Although the statute provides a legislative scheme for the forfeiture of non-contraband weapons seized in furtherance of the prevention of domestic violence, we do not interpret the Act as providing the exclusive method of forfeiture. A forfeiture action is conducted as an in rem civil proceeding. State v. 1979 Pontiac Trans Am, Color Grey, 98 N.J. 474, 480 (1985). "In New Jersey, forfeiture never existed at common law." State v. One 1990 Honda Accord, supra, 154 N.J. at 378. Accordingly, "its existence depends on the enactment of a statute." Ibid. However, "[a]lthough forfeiture depends on a statute for its existence, it remains subject to common law principles." Id. at 379. Accordingly, we are satisfied that an owner of property charged in a criminal proceeding, after receiving notice and an opportunity to be heard, may voluntarily surrender his or her rights to weapons seized in furtherance of protection against domestic violence in exchange for, and as a condition of, a plea bargain to the criminal charge.

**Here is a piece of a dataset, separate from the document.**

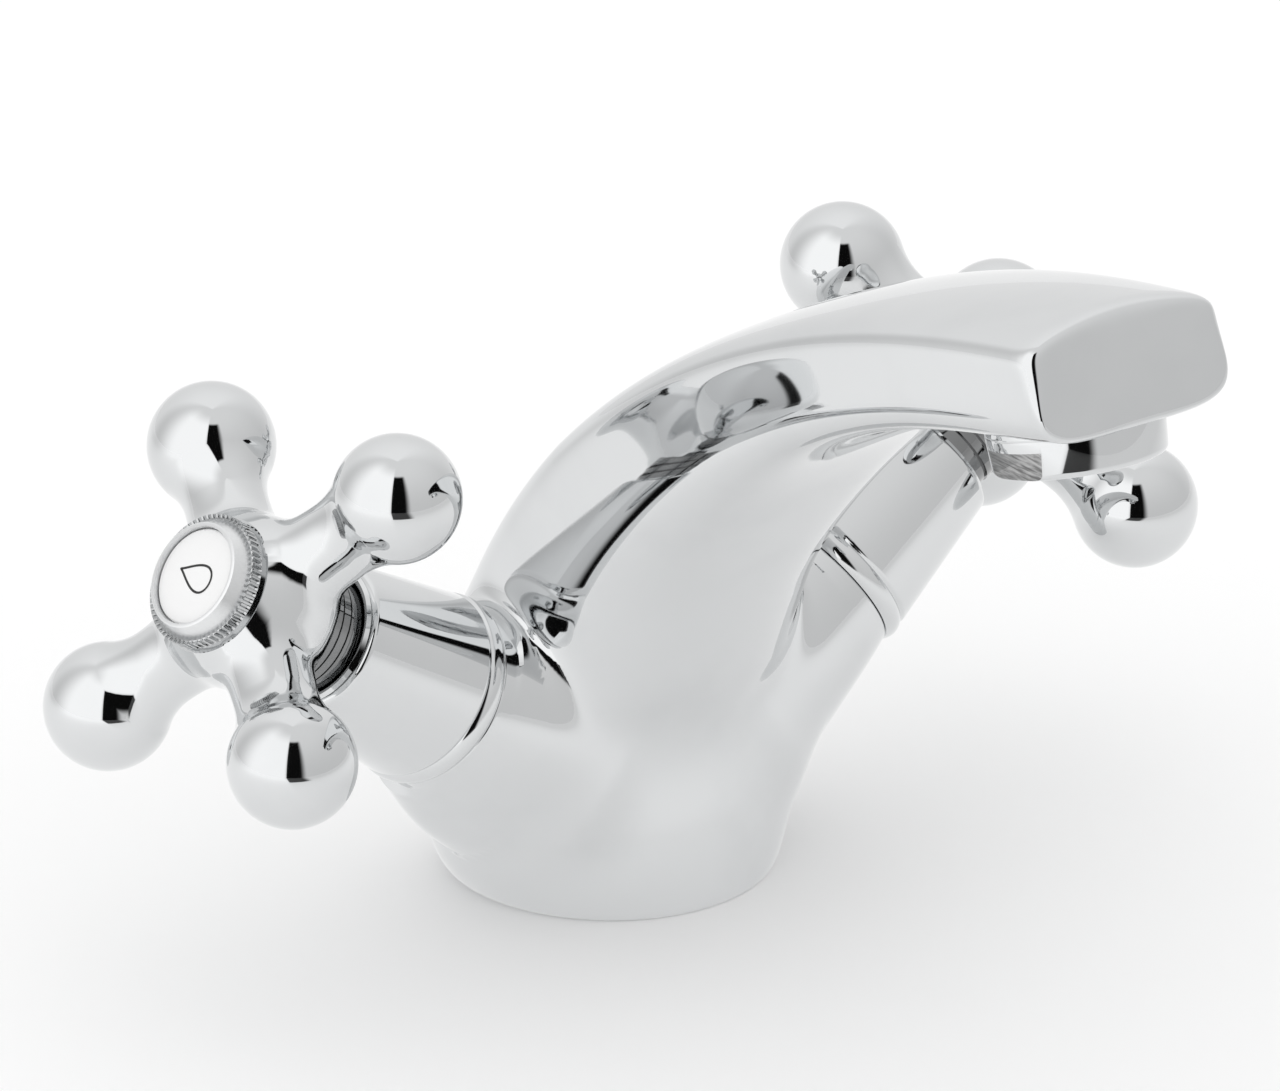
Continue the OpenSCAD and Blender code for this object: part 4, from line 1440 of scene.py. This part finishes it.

Forfeiture of one's rights to property is a collateral consequence to the plea agreement and does not affect the plea. Heitzman, supra, 209 N.J. Super. at 662. Here, a petition of forfeiture was filed on behalf of the State by the police when the weapons were seized, placing defendant on notice of possible forfeiture. As part of the plea agreement negotiation, defendant discussed the forfeiture with the State and voluntarily and knowingly agreed to forfeit the weapons in exchange to his entering a plea to a lesser charge. Defendant never objected to the forfeiture, although he had ample opportunity to do so. We determine no violation of defendant's due process rights.